By revitalizing this third perspective, insights from the climate sciences about the interdependent relationship between corporations and their environment can be introduced in Dutch corporate law. By looking directly at the corporate enterprise as it operates, insights from complex systems theory can be used to understand the corporation as an ecosystem embedded in larger social and ecological ecosystems. By focusing on this environmental embeddedness, the inevitable relationship between the success of the corporation and the sustenance of the ecosystems on which it depends can be integrated in Dutch corporate law. For this purpose, other notions from climate sciences could be useful such as the notion of “ecosystem services” (used by the IPCC), “planetary boundaries” (developed by the Stockholm Resilience Center) or “resilience” as the capacity of ecosystems to adapt and sustain themselves in the face of change. By leveraging such notions, the third perspective can introduce a more scientific understanding of corporations in Dutch corporate law and overcome the misalignment between corporate operations and the needs and limits of their environment.

On top of these more empirical insights, I think that this third perspective allows for an introduction of normative insights from communitarian philosophies. Such community-based approaches to normativity link the empirical fact of being embedded in a community to a normative responsibility for preserving that community. By viewing the legal corporation as an ecosystem embedded in larger ecosystems, such normative responsibility to preserve these larger ecosystems can be adopted in Dutch corporate law. Meanwhile, the rich language associated with such community-based philosophies can be used to refine and unpack these responsibilities. For example, the notion of conscience can help to develop an internal capacity for corporations to assess the normative impact of their operations on their environment. Such development of a corporate conscience can be complemented by the aspirational language of environmental virtues to articulate the preferred normative attitude for corporations towards environmental problems (such as virtues of temperance, prudence, and care).

Altogether, I think that this third perspective suggests ecosystem stewardship as a more integrated form of corporate governance. Such ecosystem stewardship relies on a combination of scientific methods from climate sciences as well as normative notions such as an internal corporate conscience and environmental virtues. By grounding corporate governance directly in the factual circumstances of the corporate enterprise, the notion of ecosystem stewardship allows for a better understanding of the interdependent embeddedness of corporations in larger ecosystems as well as the normative implications of this direct relationship. Rather than relying on external market incentives or legal compliance, corporations can be equipped with an internal capacity to integrate the needs and limits of their environment directly in their governance.

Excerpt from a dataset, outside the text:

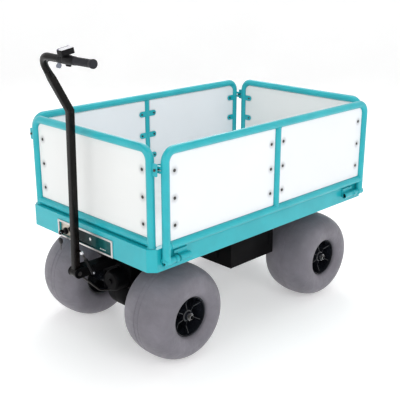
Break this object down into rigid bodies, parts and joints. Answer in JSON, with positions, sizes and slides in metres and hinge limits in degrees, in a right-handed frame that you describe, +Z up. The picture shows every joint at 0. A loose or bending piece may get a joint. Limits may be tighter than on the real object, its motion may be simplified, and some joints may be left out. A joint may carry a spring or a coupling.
{
  "type": "beach cart",
  "caption": "Powered deck wagon for sand: balloon wheels, steered front axle with tilting control handle, fixed end fences and drop-down side gates.",
  "frame": {"origin": "ground level, under the middle of the object's bounding box with the handle upright", "axes": "+X to the cart's left side, -Y forwards to the steering handle, +Z up"},
  "size_m": [0.9032, 1.6486, 1.348],
  "materials": {
    "frame_coat": "glossy turquoise powder coat",
    "black_coat": "semi-gloss black powder coat",
    "side_sheet": "smooth pale grey-white sheet",
    "bright_steel": "bright zinc-plated steel",
    "bezel_metal": "brushed aluminium",
    "plate_metal": "satin warm grey",
    "dark_window": "glossy black",
    "black_plastic": "satin black",
    "grip_rubber": "matte black",
    "lever_plastic": "satin blue-grey",
    "display_face": "glossy pale grey",
    "battery_case": "matte dark grey",
    "controller_case": "cast aluminium",
    "tyre_skin": "soft grey-mauve balloon tyre",
    "hub_plastic": "glossy black moulding",
    "cable_jacket": "black cable jacket"
  },
  "bodies": {
    "chassis": {"deck_frame": "frame_coat", "deck_plate": "side_sheet", "panel_bezel": "bezel_metal", "panel_plate": "plate_metal", "panel_window": "dark_window", "key_switch": "black_plastic", "charge_socket": "black_plastic", "turntable_base": "black_coat", "battery_box": "black_coat", "battery_pack": "battery_case", "motor_controller": "controller_case", "rear_axle": "black_coat", "rear_subframe": "black_coat", "hinge_fl": "frame_coat", "hinge_fr": "frame_coat", "hinge_rl": "frame_coat", "hinge_rr": "frame_coat", "fence_front": "frame_coat", "fence_front_panel": "side_sheet", "fence_rear": "frame_coat", "fence_rear_panel": "side_sheet"},
    "front_truck": {"steering_fork": "black_coat", "front_axle": "black_coat", "drive_motor": "black_coat", "tongue": "black_coat", "pivot_bolt": "bright_steel", "tongue_brace": "black_coat"},
    "handle": {"handle_tube": "black_coat", "handle_bar": "black_coat", "grip": "grip_rubber", "throttle_clamp": "black_plastic", "display": "black_plastic", "display_cover": "display_face", "throttle_cable": "cable_jacket"},
    "throttle": {"throttle_lever": "lever_plastic"},
    "strut_lower": {"strut_cylinder": "black_coat"},
    "strut_upper": {"strut_rod": "bright_steel"},
    "key": {"ignition_key": "black_plastic"},
    "spare": {"spare_key": "black_plastic"},
    "wheel_fl": {"tyre_fl": "tyre_skin", "hub_fl": "hub_plastic"},
    "wheel_fr": {"tyre_fr": "tyre_skin", "hub_fr": "hub_plastic"},
    "wheel_rl": {"tyre_rl": "tyre_skin", "hub_rl": "hub_plastic"},
    "wheel_rr": {"tyre_rr": "tyre_skin", "hub_rr": "hub_plastic"},
    "side_left": {"gate_left": "frame_coat", "gate_left_panel_front": "side_sheet", "gate_left_panel_rear": "side_sheet"},
    "side_right": {"gate_right": "frame_coat", "gate_right_panel_front": "side_sheet", "gate_right_panel_rear": "side_sheet"},
    "pin_fl": {"latch_pin_fl": "bright_steel"},
    "pin_fr": {"latch_pin_fr": "bright_steel"},
    "pin_rl": {"latch_pin_rl": "bright_steel"},
    "pin_rr": {"latch_pin_rr": "bright_steel"}
  },
  "joints": [
    {"name": "steer", "type": "hinge", "parent": "chassis", "child": "front_truck", "pos_m": [0, -0.3965, 0.42], "axis": [0, 0, 1], "range_deg": [-22, 22]},
    {"name": "handle_tilt", "type": "hinge", "parent": "front_truck", "child": "handle", "pos_m": [0, -0.6794, 0.3759], "axis": [1, 0, 0], "range_deg": [0, 60]},
    {"name": "strut_foot", "type": "hinge", "parent": "front_truck", "child": "strut_lower", "pos_m": [0.04, -0.6207, 0.368], "axis": [1, 0, 0], "range_deg": [0, 40]},
    {"name": "strut_head", "type": "hinge", "parent": "handle", "child": "strut_upper", "pos_m": [0.04, -0.6717, 0.472], "axis": [1, 0, 0], "range_deg": [-20.2, 0]},
    {"name": "throttle_turn", "type": "hinge", "parent": "handle", "child": "throttle", "pos_m": [0.145, -0.7933, 1.2996], "axis": [1, 0, 0], "range_deg": [0, 35], "stiffness_Nm_per_rad": 0.3, "springref_deg": -17.19},
    {"name": "key_turn", "type": "hinge", "parent": "chassis", "child": "key", "pos_m": [-0.1588, -0.6195, 0.5019], "axis": [0, 1, 0], "range_deg": [0, 45]},
    {"name": "spare_swing", "type": "hinge", "parent": "key", "child": "spare", "pos_m": [-0.1588, -0.6408, 0.5034], "axis": [0, 1, 0], "range_deg": [-20, 20]},
    {"name": "wheel_fl_spin", "type": "hinge", "parent": "front_truck", "child": "wheel_fl", "pos_m": [0.2983, -0.3965, 0.21], "axis": [1, 0, 0], "continuous": true},
    {"name": "wheel_fr_spin", "type": "hinge", "parent": "front_truck", "child": "wheel_fr", "pos_m": [-0.2983, -0.3965, 0.21], "axis": [1, 0, 0], "continuous": true},
    {"name": "wheel_rl_spin", "type": "hinge", "parent": "chassis", "child": "wheel_rl", "pos_m": [0.2983, 0.5223, 0.21], "axis": [1, 0, 0], "continuous": true},
    {"name": "wheel_rr_spin", "type": "hinge", "parent": "chassis", "child": "wheel_rr", "pos_m": [-0.2983, 0.5223, 0.21], "axis": [1, 0, 0], "continuous": true},
    {"name": "side_left_fold", "type": "hinge", "parent": "chassis", "child": "side_left", "pos_m": [0.4345, 0.1043, 0.5145], "axis": [0, 1, 0], "range_deg": [0, 120]},
    {"name": "side_right_fold", "type": "hinge", "parent": "chassis", "child": "side_right", "pos_m": [-0.4345, 0.1043, 0.5145], "axis": [0, -1, 0], "range_deg": [0, 120]},
    {"name": "pin_fl_pull", "type": "slide", "parent": "chassis", "child": "pin_fl", "axis": [0, -1, 0], "range_m": [0, 0.02], "stiffness_N_per_m": 250, "springref_m": -0.006},
    {"name": "pin_fr_pull", "type": "slide", "parent": "chassis", "child": "pin_fr", "axis": [0, -1, 0], "range_m": [0, 0.02], "stiffness_N_per_m": 250, "springref_m": -0.006},
    {"name": "pin_rl_pull", "type": "slide", "parent": "chassis", "child": "pin_rl", "axis": [0, 1, 0], "range_m": [0, 0.02], "stiffness_N_per_m": 250, "springref_m": -0.006},
    {"name": "pin_rr_pull", "type": "slide", "parent": "chassis", "child": "pin_rr", "axis": [0, 1, 0], "range_m": [0, 0.02], "stiffness_N_per_m": 250, "springref_m": -0.006}
  ],
  "couplings": [
    {"joint": "strut_foot", "follows": "handle_tilt", "ratio": 0.665},
    {"joint": "strut_head", "follows": "handle_tilt", "ratio": -0.335}
  ]
}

Revitalizing this third perspective therefore allows for an integrated and wholesome approach to reform of Dutch corporate law. Instead of replacing the historically dominant perspectives of the corporation as a market partnership and legal institution, I suggest complementing them with this third perspective. By synthesizing insights from all three of them, we can articulate more integrated and wholesome proposals for reform.

Alright, so what should be reformed?

Based on this integrated approach, I suggest five specific changes for the reform of Dutch corporate law. The aim of these changes should be to transform the internal direction of corporations from a focus on economic growth and shareholder interests towards a broader focus on the larger needs and limits of their social and ecological environment.

  1. The corporate legal notion of “durable success” should be defined in terms of its larger environment through a fact-based corporate purpose. Such individual purpose should refer to the specific problems facing the corporation and its environment (preventing hollow marketing slogans). Profitability as well as the needs and limits of involved ecosystems should be viewed as the boundary conditions within which this purpose is pursued.
  2. The legal responsibility of the executive board should be to steward the corporate ecosystem as a self-organizing whole. Their ecosystem stewardship should be oriented towards building the resilience of both the corporate ecosystem itself as well as the larger ecosystems in which it is embedded (similar to the notion of “double materiality” in the EU CSRD).
  3. The supervisory board should be legally designed as the internal forum for conscientious reflection. This role as an internal corporate conscience involves a legal responsibility to review the normative implications of corporate operations on their environment. To this end, the supervisory board should be legally equipped with an extensive mandate to engage with the complex reality of its corporate ecosystem – and be required to include relevant experts capable of representing involved social and ecological interests (such as scientists or representatives of civil society).
  4. Shareholders should be legally required to exercise their governance rights in pursuit of the shared definition of corporate success. While shareholders should remain free to trade their shares in accordance with their own interests, they should exercise the power affiliated with those shares in service of the interest of the corporation as a whole. As a consequence, a binding form of shareholder stewardship would prevent the threat of a hostile take-over in the global market for corporate control at the expense of social and ecological strategies. Instead, all shareholders (both existing and new) would be bound to the shared definition of success, with respect for the limits and needs of involved ecosystems.
  5. Stakeholders (including local stakeholders and civil society organizations) should be included in corporate governance through a binding responsibility for boards to establish a stakeholder policy and through affiliated engagement rights for stakeholders. In situations of severe mismanagement, stakeholders should have legal access to a public court. More extensive forms of stakeholder inclusion, including localized forms of stakeholder governance, should be facilitated by corporate law – but left to the discretion of corporations themselves. All stakeholder engagement should be oriented towards the shared definition of success in a spirit of collaborative learning (similar to shareholders).

By adopting (forms of these) five changes in corporate law (both here and abroad), I think we could transform our global economic order into a regenerative economy which is aligned with the needs and limits of our social and ecological environment. As such, these changes may help us to truly escape from Weber’s iron cage and prevent the gloomy prospect it suggests. I am hopeful that we can.